#### AIM
Repeat verbatim, and only, the lines of the data below, beginning at the line that contains "that halves it" and stopping after the line that contains "for node in".

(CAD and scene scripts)
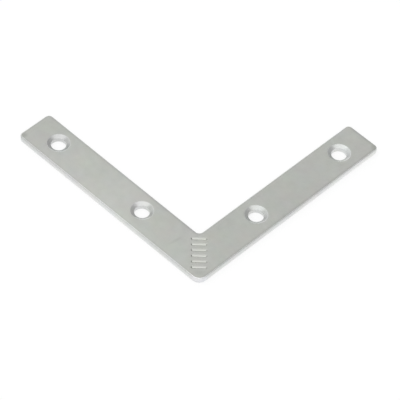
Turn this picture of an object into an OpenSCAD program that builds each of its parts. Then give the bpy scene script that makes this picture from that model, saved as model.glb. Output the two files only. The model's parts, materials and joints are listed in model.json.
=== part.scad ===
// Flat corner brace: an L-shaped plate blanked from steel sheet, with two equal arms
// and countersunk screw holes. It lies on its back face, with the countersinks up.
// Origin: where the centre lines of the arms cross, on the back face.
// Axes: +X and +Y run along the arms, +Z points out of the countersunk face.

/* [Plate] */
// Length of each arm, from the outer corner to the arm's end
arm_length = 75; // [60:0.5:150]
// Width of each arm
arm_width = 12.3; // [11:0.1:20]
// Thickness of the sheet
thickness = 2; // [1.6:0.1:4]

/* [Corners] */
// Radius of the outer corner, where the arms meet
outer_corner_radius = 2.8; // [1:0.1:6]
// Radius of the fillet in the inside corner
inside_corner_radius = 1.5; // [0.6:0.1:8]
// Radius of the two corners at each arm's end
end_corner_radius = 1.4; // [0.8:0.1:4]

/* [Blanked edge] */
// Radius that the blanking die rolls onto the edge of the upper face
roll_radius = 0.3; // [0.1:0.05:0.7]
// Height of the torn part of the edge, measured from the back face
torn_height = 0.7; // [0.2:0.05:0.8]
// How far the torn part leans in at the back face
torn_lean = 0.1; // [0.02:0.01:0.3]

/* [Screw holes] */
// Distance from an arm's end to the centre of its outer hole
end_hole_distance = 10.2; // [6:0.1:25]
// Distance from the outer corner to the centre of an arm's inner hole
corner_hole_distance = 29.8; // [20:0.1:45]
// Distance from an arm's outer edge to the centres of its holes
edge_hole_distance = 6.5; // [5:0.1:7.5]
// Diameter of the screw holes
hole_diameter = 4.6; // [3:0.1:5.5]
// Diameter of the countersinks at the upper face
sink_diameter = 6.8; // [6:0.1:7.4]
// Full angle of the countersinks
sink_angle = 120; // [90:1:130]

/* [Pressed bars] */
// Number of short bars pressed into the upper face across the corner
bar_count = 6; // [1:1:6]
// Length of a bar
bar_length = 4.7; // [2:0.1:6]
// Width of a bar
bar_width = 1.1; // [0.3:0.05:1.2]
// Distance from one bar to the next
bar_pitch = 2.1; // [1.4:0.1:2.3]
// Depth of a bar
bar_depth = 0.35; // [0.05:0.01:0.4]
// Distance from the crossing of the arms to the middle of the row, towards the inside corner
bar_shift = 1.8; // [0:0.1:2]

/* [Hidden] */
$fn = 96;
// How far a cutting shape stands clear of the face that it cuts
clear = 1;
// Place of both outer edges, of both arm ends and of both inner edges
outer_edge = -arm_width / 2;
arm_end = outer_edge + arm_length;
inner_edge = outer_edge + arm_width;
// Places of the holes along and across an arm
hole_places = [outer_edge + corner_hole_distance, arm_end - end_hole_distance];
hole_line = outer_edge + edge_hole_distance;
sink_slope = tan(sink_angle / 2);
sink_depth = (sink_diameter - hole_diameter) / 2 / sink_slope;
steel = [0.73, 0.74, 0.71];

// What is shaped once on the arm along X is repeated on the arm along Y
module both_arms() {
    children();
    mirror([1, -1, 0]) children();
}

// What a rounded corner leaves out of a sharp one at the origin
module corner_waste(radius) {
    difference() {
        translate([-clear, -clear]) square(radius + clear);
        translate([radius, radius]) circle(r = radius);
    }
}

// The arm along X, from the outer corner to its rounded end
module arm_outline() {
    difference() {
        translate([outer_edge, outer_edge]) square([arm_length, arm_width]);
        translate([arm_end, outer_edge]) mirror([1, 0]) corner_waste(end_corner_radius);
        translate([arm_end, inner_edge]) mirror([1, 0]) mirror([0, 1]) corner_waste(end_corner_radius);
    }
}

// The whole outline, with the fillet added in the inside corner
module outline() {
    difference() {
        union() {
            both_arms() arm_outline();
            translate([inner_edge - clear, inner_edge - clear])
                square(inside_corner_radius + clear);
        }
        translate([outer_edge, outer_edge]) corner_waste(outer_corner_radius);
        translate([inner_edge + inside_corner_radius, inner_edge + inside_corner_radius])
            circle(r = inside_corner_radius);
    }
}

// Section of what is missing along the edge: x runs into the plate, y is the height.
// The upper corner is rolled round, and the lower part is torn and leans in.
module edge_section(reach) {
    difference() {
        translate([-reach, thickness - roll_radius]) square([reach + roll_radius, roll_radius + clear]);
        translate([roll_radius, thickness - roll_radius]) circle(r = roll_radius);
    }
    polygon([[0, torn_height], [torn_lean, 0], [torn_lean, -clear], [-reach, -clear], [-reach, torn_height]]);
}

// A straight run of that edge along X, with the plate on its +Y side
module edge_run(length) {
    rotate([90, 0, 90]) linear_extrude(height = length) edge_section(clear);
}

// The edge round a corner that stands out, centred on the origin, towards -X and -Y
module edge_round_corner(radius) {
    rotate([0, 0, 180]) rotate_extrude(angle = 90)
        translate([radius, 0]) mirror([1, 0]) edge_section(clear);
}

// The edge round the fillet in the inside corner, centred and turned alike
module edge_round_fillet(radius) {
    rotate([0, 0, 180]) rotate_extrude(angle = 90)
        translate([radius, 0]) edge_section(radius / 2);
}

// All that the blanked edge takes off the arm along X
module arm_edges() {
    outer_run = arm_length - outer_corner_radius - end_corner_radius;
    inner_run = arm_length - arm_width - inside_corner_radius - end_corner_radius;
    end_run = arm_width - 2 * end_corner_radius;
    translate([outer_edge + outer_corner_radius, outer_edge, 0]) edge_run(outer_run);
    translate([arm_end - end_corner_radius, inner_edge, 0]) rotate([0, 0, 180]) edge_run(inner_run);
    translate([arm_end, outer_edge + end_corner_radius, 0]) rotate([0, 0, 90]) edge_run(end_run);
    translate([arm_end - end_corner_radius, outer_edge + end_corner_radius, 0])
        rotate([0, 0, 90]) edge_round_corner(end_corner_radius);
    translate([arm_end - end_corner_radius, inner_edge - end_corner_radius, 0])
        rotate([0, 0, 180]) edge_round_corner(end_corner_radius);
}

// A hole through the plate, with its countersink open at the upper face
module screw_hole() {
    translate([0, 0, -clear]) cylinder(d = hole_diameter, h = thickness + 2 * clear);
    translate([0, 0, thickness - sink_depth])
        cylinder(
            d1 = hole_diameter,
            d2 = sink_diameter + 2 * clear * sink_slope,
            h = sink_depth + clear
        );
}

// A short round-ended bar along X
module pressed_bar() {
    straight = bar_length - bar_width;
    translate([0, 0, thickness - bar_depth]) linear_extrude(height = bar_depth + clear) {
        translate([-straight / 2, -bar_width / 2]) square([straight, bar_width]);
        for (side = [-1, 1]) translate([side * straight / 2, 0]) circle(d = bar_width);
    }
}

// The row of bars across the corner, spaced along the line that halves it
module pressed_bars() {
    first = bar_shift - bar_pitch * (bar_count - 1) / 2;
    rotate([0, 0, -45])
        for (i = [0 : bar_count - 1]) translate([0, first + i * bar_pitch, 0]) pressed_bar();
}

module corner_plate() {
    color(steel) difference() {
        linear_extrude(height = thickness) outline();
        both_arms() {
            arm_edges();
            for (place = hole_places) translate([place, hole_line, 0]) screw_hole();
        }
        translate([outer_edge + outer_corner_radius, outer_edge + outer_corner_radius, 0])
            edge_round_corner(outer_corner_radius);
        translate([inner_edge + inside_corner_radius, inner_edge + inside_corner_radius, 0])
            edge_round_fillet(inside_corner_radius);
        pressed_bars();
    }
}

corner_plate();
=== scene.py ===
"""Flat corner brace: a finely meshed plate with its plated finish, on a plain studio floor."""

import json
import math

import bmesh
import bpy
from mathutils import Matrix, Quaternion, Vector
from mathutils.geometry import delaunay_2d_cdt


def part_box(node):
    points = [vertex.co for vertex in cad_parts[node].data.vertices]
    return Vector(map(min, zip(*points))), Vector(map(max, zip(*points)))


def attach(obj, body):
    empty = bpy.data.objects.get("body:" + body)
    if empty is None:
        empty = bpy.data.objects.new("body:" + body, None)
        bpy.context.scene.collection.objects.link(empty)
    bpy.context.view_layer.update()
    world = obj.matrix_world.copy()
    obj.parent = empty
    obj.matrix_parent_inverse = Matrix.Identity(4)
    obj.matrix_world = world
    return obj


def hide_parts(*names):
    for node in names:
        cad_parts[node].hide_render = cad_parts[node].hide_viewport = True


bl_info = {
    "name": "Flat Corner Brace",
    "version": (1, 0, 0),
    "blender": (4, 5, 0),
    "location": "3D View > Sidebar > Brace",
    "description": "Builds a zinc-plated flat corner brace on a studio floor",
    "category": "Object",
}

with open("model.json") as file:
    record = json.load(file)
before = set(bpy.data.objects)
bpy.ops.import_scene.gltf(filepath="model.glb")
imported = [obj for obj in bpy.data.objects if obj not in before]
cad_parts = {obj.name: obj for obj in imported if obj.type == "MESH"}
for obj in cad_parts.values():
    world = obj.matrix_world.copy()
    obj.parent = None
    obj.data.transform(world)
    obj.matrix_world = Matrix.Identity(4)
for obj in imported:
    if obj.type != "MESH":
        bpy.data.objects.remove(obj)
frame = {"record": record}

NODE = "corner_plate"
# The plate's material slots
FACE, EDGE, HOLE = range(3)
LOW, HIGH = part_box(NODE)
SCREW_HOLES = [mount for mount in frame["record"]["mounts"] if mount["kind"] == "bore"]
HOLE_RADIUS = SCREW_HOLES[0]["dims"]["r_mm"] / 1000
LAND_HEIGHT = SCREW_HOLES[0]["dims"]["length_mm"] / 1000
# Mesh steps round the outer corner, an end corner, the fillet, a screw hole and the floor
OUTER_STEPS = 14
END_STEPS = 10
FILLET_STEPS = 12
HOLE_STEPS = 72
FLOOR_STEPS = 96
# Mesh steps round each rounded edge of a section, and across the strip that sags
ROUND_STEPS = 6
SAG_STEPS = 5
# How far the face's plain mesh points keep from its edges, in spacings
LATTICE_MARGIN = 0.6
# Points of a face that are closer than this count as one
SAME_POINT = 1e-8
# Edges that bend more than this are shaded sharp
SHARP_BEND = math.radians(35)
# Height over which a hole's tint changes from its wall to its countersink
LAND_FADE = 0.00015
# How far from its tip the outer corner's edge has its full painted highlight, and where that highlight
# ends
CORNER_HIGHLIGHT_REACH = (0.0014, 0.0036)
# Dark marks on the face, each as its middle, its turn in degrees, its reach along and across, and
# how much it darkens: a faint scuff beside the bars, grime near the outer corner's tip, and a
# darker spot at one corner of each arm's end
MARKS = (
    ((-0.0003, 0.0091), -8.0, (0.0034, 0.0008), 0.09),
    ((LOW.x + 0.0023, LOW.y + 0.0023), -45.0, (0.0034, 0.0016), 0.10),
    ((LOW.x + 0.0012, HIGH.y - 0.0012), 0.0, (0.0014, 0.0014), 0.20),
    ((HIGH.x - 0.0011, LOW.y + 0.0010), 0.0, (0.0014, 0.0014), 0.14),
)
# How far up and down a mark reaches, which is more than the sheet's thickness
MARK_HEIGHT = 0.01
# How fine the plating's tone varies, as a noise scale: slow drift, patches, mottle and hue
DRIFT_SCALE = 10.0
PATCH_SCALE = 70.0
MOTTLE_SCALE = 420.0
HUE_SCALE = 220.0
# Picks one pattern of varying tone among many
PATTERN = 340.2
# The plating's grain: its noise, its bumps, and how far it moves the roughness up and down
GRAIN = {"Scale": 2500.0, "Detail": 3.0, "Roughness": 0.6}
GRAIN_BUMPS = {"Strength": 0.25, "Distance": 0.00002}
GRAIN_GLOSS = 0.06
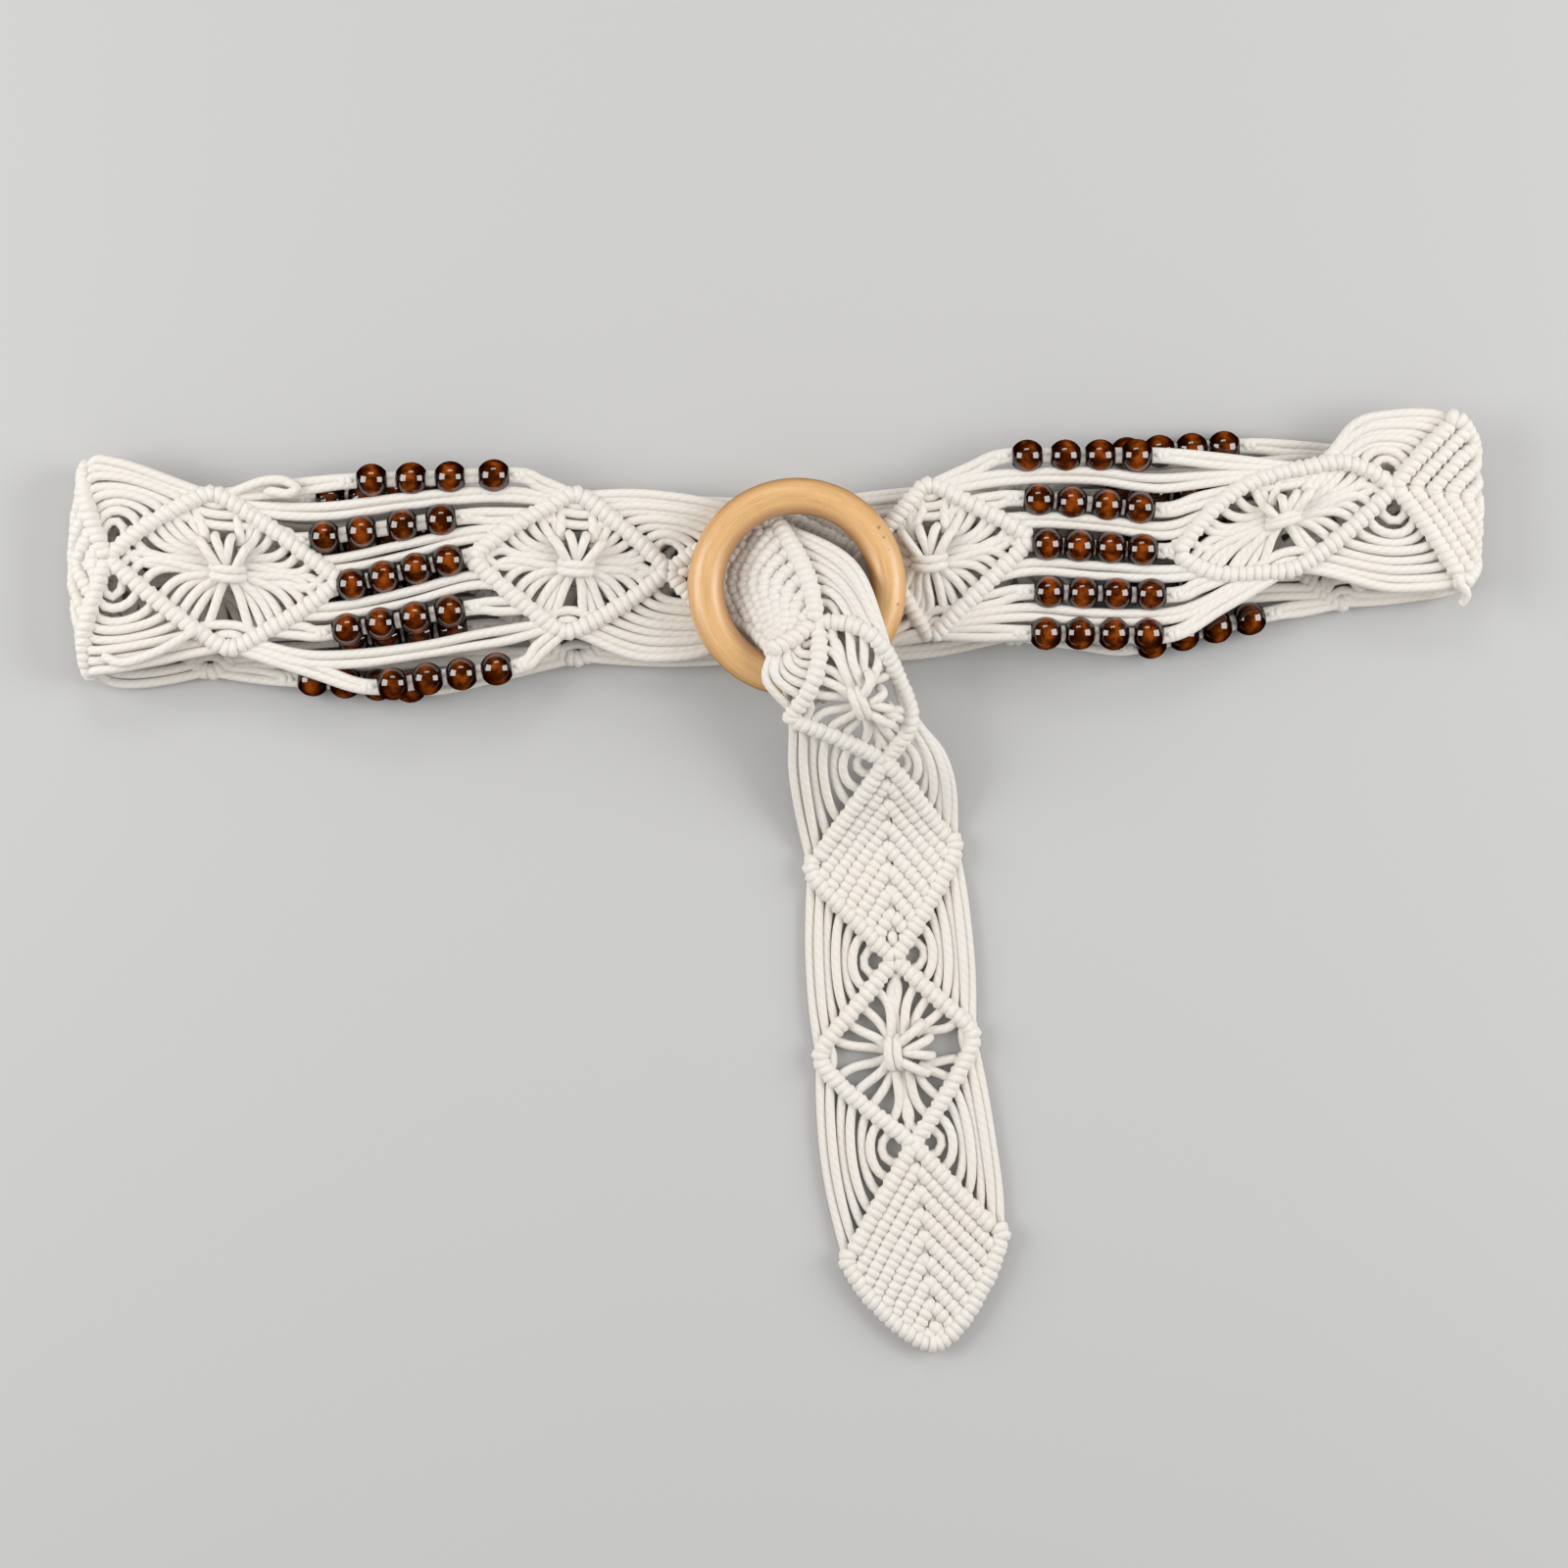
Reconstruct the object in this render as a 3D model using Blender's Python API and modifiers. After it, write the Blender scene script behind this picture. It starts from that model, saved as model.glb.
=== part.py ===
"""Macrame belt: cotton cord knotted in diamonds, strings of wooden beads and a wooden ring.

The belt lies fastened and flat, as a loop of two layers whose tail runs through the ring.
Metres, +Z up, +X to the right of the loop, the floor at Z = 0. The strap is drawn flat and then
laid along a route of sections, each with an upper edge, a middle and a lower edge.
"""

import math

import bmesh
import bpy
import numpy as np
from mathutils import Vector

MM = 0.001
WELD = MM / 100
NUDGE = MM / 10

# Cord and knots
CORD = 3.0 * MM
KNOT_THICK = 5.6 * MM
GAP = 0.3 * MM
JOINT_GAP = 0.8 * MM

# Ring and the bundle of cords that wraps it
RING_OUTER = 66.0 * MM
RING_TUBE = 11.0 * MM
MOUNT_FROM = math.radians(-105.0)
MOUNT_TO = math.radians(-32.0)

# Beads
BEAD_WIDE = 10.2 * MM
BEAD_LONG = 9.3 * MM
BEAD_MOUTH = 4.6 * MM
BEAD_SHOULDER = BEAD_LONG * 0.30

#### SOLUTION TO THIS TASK
// The row of bars across the corner, spaced along the line that halves it
module pressed_bars() {
    first = bar_shift - bar_pitch * (bar_count - 1) / 2;
    rotate([0, 0, -45])
        for (i = [0 : bar_count - 1]) translate([0, first + i * bar_pitch, 0]) pressed_bar();
}

module corner_plate() {
    color(steel) difference() {
        linear_extrude(height = thickness) outline();
        both_arms() {
            arm_edges();
            for (place = hole_places) translate([place, hole_line, 0]) screw_hole();
        }
        translate([outer_edge + outer_corner_radius, outer_edge + outer_corner_radius, 0])
            edge_round_corner(outer_corner_radius);
        translate([inner_edge + inside_corner_radius, inner_edge + inside_corner_radius, 0])
            edge_round_fillet(inside_corner_radius);
        pressed_bars();
    }
}

corner_plate();
=== scene.py ===
"""Flat corner brace: a finely meshed plate with its plated finish, on a plain studio floor."""

import json
import math

import bmesh
import bpy
from mathutils import Matrix, Quaternion, Vector
from mathutils.geometry import delaunay_2d_cdt


def part_box(node):
    points = [vertex.co for vertex in cad_parts[node].data.vertices]
    return Vector(map(min, zip(*points))), Vector(map(max, zip(*points)))


def attach(obj, body):
    empty = bpy.data.objects.get("body:" + body)
    if empty is None:
        empty = bpy.data.objects.new("body:" + body, None)
        bpy.context.scene.collection.objects.link(empty)
    bpy.context.view_layer.update()
    world = obj.matrix_world.copy()
    obj.parent = empty
    obj.matrix_parent_inverse = Matrix.Identity(4)
    obj.matrix_world = world
    return obj


def hide_parts(*names):
    for node in names:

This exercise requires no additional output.